After the park closed, the Big Dipper, along with many other rides and items, were sold at auction. A person whose identity was never revealed reportedly purchased the coaster, but it was never removed from the property.

Markley said Cedar Fair told officials the buyer's option on the coaster expired, and it reverted to Cedar Fair's ownership.

A few years ago, a group called Geauga Lake Friends posted a petition on the change.org website calling for Cedar Fair CEO Matt Quimet to make an effort to preserve the Big Dipper.

A letter to Quimet read: "Until September 2007, the Big Dipper was the oldest operating wooden coaster in Ohio, and the seventh oldest operating roller coaster in the USA (12th oldest in the world). It is an ACE Coaster Landmark and ACE Coaster Classic.

"Since Cedar Fair dismantled Geauga Lake and its rides in 2007, the Dipper has stood awaiting its fate, but it is still standing. Many efforts have been put forth to save this coaster, but none have succeeded, yet.

"The Big Dipper meets many of the Ohio Historic Preservation Office's National Register criteria.

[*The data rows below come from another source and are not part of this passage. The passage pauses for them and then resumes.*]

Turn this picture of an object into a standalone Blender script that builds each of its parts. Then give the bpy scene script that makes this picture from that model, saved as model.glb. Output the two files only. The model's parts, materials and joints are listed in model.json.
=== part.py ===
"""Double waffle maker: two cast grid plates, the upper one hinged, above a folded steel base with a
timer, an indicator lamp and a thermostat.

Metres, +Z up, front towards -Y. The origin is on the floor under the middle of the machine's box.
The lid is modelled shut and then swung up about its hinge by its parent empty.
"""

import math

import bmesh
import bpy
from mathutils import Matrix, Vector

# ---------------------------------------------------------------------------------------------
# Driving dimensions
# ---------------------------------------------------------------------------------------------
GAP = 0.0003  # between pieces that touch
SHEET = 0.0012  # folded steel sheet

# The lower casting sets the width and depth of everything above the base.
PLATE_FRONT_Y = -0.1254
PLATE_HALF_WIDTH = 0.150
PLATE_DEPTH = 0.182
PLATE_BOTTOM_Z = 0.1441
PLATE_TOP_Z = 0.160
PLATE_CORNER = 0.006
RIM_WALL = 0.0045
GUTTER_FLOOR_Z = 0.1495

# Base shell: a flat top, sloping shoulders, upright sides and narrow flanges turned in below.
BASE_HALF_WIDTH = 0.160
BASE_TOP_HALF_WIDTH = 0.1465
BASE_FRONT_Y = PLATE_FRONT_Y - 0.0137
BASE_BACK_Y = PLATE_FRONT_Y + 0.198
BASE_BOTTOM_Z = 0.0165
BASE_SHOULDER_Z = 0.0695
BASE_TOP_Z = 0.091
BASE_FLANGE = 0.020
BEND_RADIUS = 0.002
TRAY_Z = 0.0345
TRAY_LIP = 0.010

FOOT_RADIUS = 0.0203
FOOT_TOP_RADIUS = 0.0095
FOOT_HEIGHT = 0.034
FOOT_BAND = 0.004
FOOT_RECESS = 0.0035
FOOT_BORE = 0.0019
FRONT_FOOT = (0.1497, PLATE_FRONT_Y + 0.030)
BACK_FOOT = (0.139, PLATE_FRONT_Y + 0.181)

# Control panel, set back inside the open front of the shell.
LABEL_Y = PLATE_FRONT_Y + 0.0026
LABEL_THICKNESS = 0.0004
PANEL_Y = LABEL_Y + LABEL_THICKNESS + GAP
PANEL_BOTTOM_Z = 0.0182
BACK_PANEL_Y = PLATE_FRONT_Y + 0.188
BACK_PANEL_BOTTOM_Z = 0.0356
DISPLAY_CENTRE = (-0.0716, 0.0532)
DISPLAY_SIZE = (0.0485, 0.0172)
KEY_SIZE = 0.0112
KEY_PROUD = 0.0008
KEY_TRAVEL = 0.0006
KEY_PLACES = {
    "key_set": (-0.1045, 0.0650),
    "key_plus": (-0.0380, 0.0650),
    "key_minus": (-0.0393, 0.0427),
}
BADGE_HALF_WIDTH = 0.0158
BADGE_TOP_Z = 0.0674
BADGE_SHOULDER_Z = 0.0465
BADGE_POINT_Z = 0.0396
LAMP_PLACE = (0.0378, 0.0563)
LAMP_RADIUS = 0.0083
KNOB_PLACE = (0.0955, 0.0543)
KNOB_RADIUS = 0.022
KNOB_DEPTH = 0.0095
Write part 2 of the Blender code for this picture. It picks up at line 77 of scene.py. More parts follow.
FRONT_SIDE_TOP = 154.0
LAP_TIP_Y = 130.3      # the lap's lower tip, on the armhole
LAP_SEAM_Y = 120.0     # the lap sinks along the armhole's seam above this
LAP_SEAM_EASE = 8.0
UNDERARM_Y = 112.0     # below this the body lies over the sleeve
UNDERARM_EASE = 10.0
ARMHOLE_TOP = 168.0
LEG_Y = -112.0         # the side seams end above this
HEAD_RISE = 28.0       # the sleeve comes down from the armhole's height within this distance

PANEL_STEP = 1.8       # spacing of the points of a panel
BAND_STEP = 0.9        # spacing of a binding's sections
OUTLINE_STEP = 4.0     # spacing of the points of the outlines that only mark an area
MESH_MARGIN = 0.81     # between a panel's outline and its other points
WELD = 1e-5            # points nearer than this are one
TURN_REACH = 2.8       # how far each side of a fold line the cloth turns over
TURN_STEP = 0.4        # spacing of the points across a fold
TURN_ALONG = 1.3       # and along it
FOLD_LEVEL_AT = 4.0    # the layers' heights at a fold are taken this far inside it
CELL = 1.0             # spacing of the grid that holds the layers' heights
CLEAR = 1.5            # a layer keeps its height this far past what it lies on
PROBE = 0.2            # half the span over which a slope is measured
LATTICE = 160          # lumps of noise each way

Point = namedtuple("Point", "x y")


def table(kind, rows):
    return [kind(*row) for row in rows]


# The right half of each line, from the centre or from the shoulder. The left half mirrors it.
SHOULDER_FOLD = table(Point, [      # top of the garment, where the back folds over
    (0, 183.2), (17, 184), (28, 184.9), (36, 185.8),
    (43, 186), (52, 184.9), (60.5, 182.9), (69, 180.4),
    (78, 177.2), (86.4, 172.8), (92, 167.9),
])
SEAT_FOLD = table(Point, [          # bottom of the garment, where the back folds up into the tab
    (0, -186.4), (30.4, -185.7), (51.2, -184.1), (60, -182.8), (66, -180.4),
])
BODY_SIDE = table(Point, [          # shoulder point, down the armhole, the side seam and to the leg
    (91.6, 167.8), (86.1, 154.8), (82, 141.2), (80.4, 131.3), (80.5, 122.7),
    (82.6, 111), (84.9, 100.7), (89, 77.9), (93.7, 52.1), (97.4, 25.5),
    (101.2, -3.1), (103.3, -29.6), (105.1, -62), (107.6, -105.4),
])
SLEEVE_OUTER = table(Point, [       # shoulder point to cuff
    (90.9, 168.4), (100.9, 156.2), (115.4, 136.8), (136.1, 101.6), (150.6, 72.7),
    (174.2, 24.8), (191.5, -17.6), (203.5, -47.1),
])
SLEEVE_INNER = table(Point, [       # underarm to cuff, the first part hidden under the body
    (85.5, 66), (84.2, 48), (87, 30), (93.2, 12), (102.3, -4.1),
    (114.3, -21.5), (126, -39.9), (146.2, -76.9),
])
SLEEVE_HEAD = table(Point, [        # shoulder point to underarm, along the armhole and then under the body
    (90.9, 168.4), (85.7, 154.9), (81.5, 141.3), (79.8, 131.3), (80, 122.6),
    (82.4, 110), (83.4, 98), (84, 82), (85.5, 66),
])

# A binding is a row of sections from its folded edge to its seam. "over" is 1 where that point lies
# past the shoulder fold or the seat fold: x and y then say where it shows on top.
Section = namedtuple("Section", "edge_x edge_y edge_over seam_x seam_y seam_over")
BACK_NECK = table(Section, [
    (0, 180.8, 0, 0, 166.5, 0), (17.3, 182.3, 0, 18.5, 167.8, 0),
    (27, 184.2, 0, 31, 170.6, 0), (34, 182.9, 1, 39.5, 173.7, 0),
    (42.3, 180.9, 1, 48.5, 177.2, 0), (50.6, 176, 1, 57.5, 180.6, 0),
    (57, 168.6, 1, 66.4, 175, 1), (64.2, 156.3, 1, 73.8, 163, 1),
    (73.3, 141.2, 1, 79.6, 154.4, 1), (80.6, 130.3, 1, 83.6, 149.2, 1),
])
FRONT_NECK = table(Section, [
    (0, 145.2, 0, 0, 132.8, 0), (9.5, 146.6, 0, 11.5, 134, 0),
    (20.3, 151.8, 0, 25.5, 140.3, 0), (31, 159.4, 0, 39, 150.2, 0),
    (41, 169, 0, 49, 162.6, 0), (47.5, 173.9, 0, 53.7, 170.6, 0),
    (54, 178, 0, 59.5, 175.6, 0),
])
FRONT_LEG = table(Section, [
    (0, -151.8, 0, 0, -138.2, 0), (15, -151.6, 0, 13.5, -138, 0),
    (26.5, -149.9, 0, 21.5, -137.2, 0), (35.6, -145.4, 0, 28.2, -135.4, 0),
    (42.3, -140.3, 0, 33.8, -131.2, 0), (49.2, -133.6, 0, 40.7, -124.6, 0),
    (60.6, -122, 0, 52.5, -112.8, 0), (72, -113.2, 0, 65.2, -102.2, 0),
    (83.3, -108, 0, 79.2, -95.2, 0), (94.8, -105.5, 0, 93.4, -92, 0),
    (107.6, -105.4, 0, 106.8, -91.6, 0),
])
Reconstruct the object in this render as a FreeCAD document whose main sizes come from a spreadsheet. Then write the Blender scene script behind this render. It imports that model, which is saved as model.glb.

Please consider saving this historical coaster and part of Geauga Lake, Aurora and Bainbridge's rich history."

For nine years the coaster has remained on the property while several other rides have been sold or moved to other Cedar Fair parks. Almost all of the former park's structures have been demolished.

In August, Cedar Fair announced that Wildwater Kingdom water park would permanently close as of Labor Day, bringing to an end all activity at the 600-plus acres around Geauga Lake.

Aurora and Bainbridge Township are hoping the land will be redeveloped for mixed use. Markley said Aurora and Bainbridge continue to work with Cedar Fair to complete the master plan for the acreage's future.

The Meijer retail chain hopes to get Bainbridge approval to build a superstore on 41 acres of the property, and a film industry sound stage has been suggested as another possibility there.